The very next dungeon is the Water temple and thus, needs a water-themed jumper to get him jumping in that deep, blue barrel of fun. Also, as I’m sure you will surmise, there is a contrast between the psychology of the color and its surface-level themes. And again, you don’t need the ‘color psychology chart’ to know that blue is the color of calm and tranquility, like the gently rolling waves of the sea. You might need to see it, however, to know that the color blue is often used to ‘create order’, and this is where the contrast comes in. Nothing in the water temple is in order and you constantly need to adjust the water levels to get anything done, scaling all three levels over and over again. I can’t tell you how many times I had to adjust that water level unnecessarily the 1st time I played that funhouse. I think Link started getting his mail delivered there before I was finished. As a neat aside, I think it would be awesome to have a LoZ title with only one tunic with thermochromic properties, like a mood tunic, that changes colors according to the environment around you, but I digress.

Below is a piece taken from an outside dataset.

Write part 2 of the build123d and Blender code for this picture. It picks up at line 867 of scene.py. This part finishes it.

Now, I would jump into the next temple here, but honestly I’m working on another piece about whether or not the Shadow temple deserves a tunic, and what its functions would be…so I’ll skip this for now. I do want to jump back to the first temple Link has to rummage through before he starts window-shopping, and that’s the Forest Temple. I know, I get it, he’s a Kokiri and Kokiri’s wear green, but he’s not a Kokiri, he’s a fraud! The green tunic actually has some pretty amazing qualities, and I would even bet its more impressive than the other two.
The Forest Tunic, as I’ll call it, basically appears from nowhere. What was Link wearing when he traveled forward in time 7 years (or was locked in the Chamber of Sages…whatever)? Not the green tunic, he was wearing his S-sized Kokiri scrubs. Then after years of what I can only assume was a litany of epic pillow fights with Rauru, ended up in, at least, an M-sized green tunic. There is no way that this tunic is the same shirt he was wearing when he was 7 (or when he was 111 if you’re into binary). So, this green shirt already has the capabilities of materializing out of thin air, AND it has super-elastic properties. From 7 to 14, Link gained at least 2 ft. in height. That green shirt still fairly loose-fitting. If Link gained 300 lbs, that shirt would undoubtedly still fit him. That’s pretty impressive. He would never need to buy another shirt (or bomb another Goron kid, for that matter).

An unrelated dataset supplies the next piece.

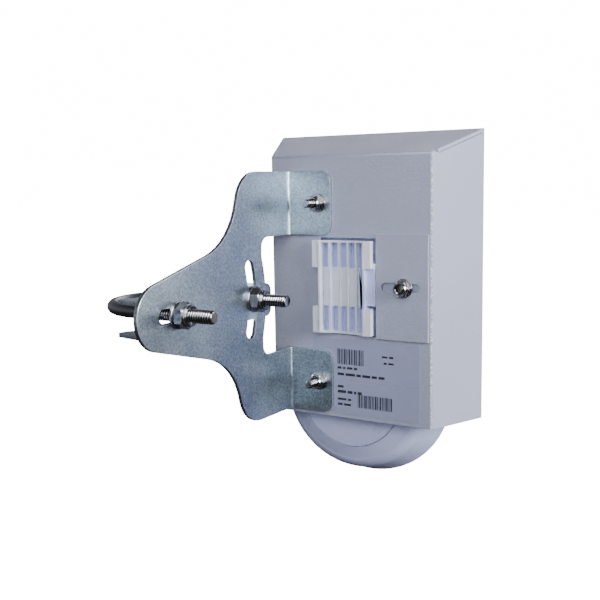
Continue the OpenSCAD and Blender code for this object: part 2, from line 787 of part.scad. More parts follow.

Now, I’m going to take you back to the ‘color psychology chart’ again, because I’m bored and it’s fun. The color green is scientifically the most soothing and calming color in the world because there are more shades of green than there are of any other color on the spectrum. It’s also the color of growth and health. Imagine a plant, a green plant if you will, which starts as a seedling and “grows” into a manling, or a womanling. Of course, the green tunic is also the tunic that we use in the Forest temple. We have to, because we don’t have any other colored tunics yet. And, let’s be honest, once we put on the blue or red tunics, we never go back to green. So, in summation, the green tunic is the best tunic because it has elastic properties and materializes out of thin air.